The UK air traffic control network meltdown in the summer of last year has been found to have cost airlines around £65 million, according to the Civil Aviation Authority's (CAA) independent review into the August 2023 incident.
“In addition, substantial costs were incurred by passengers, airports, tour operators, insurers, and others,” the report continued. “The panel was unable to accurately quantify these costs. It is likely that the total cost was in the region of £75 to £100 million.”
Not one to remain silent on matters, Ryanair called on the UK government to reform the UK's air traffic control system, labelling it “hopeless”. The airline further attacked the lack of adequate communication from the National Air Traffic Services (NATS) and its system errors during the time of the event.
The report further estimated that over 700,000 passengers were affected by the failure - often for several days. The panel has commissioned a separate consumer research report into the incident, drawing upon customer experience, and was published to coincide with the CAA's new report.
“The incident on August 28, 2024, represented a major failure on the part of the air traffic control system, which caused considerable distress to over 700,000 aviation passengers, and resulted in substantial costs to airlines and airports,” said the chair of the independent review panel Jeff Halliwell.
CAA chief executive Rob Bishton commented: “This final report gets to the heart of what went wrong in August 2023… it is vital that we learn the lessons from any major incident such as this.”
The bank holiday disruption stemmed from an IT outage on NATS' flight plan processing system. The cause of the outage was attributed to the system being unable to process flight plan data for a specific route: LA to Paris (Orly) on August 28, 2023. The processing of this particular flight data resulted in “critical exception errors being generated" and caused both the primary and secondary systems to go into maintenance mode.
After the secondary systems went into maintenance mode - used to prevent incorrect data being sent to air traffic controllers - the automated processing of flight plan data was made impossible. As a result, flight processing could only be completed manually.
The report said there was seven manually operated terminals available for data entry at the air traffic control centre, but staff had “not been trained” to enter full flight plans into the system. At peak periods, the IT system processes around 900 flight plans per hour and a typical busy period will see around 700 and 800 flight plans per hour. Through manual methods, this capacity is reduced to merely 60 per hour.
In addition, with it being a public holiday, NATS engineers were not available on site. “It took 1.5 hours for the [engineer] to arrive on-site to perform the necessary full system re-start which was not possible remotely,” the report said.
NATS had published its own preliminary report into the incident in September 2023, which identified the root cause of the IT failure, underpinned the fact that safety was maintained throughout the incident, and reiterated its apology to all involved. The report said it had found the system had “encountered an extremely rare set of circumstances presented by a flight plan that included two identically named, but separate waypoint markers outside of UK airspace”.

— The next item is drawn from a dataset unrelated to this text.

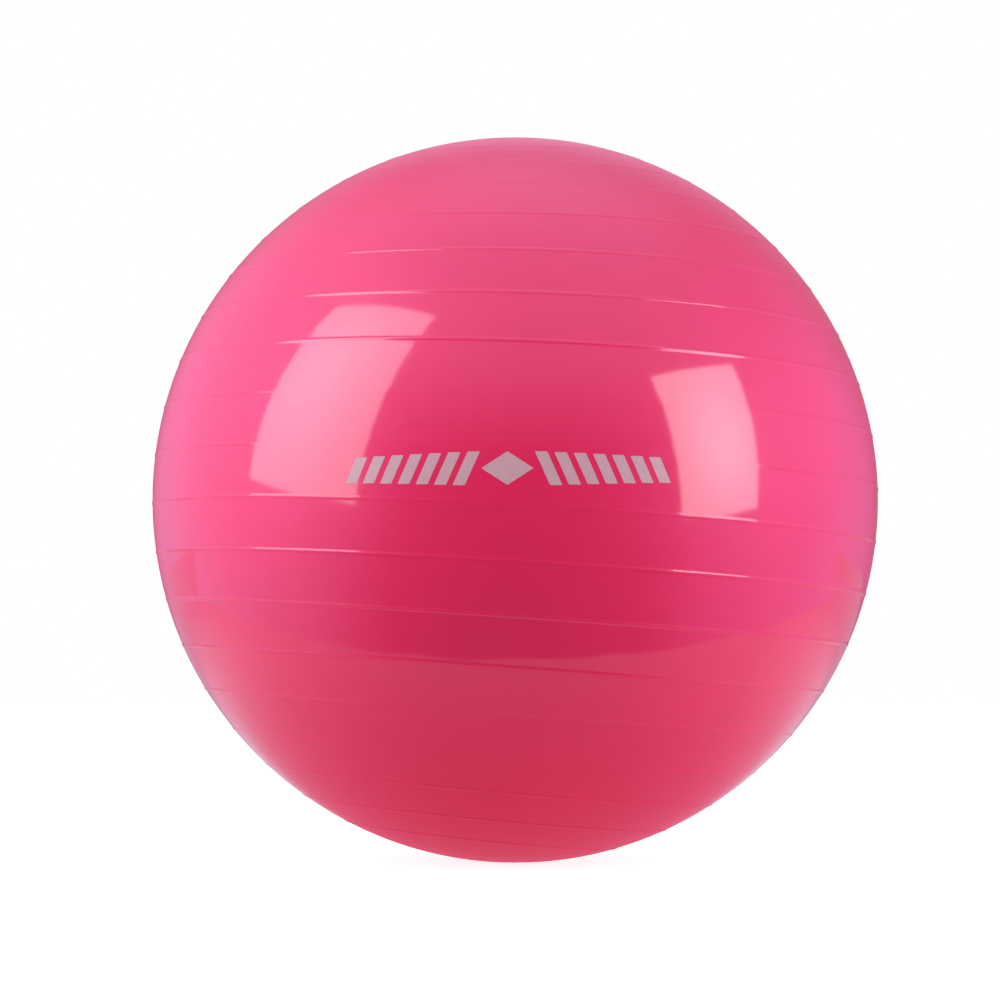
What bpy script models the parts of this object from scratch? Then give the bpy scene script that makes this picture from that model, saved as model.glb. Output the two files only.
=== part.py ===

A NATS spokesperson said: “Since 2015, this was the only incident of such scale among the 20 million flights that we have handled, and we will continue to identify and make improvements to continuously improve the service we provide."
The extensive report detailed 34 recommendations to airports, airlines, government and regulators. They vary from contingency arrangement reviews, ensuring onsite coverage from engineers of “sufficient skill levels that are matched to aviation system demand” and the review the diversity of software. Furthermore, the recommendations set out greater consumer protections and support, as well as calling for better communication between aviation operators.
UK airport trade body AirportsUK chief executive Karen Dee said: “We'll continue to work with the whole aviation sector so that incidents such as this are minimised in future.”
The report also recommended that the government consider legislative change to bring the CAA's consumer enforcement powers in line with other sectors and to make alternative dispute resolution (ADR) membership mandatory for all airlines operating in the UK.
“Over the 15 months since this incident, we have worked hard to address the lessons from it, and to ensure this particular issue cannot happen again,” the spokesperson continued. “Our own internal investigation made 48 recommendations, most of which we have already implemented; these include improving our engagement with our airline and airport customers, our wider contingency and crisis response and our engineering support processes. We fixed the specific issue that caused the problem last year as our first priority and it cannot reoccur.”
NATS said it will “study” the report's new recommendations “very carefully” for any that it has not already recommended itself, and said it welcomes and will support the recommendations.
The CAA said it will publish updates on the progress of the recommendations' implementation.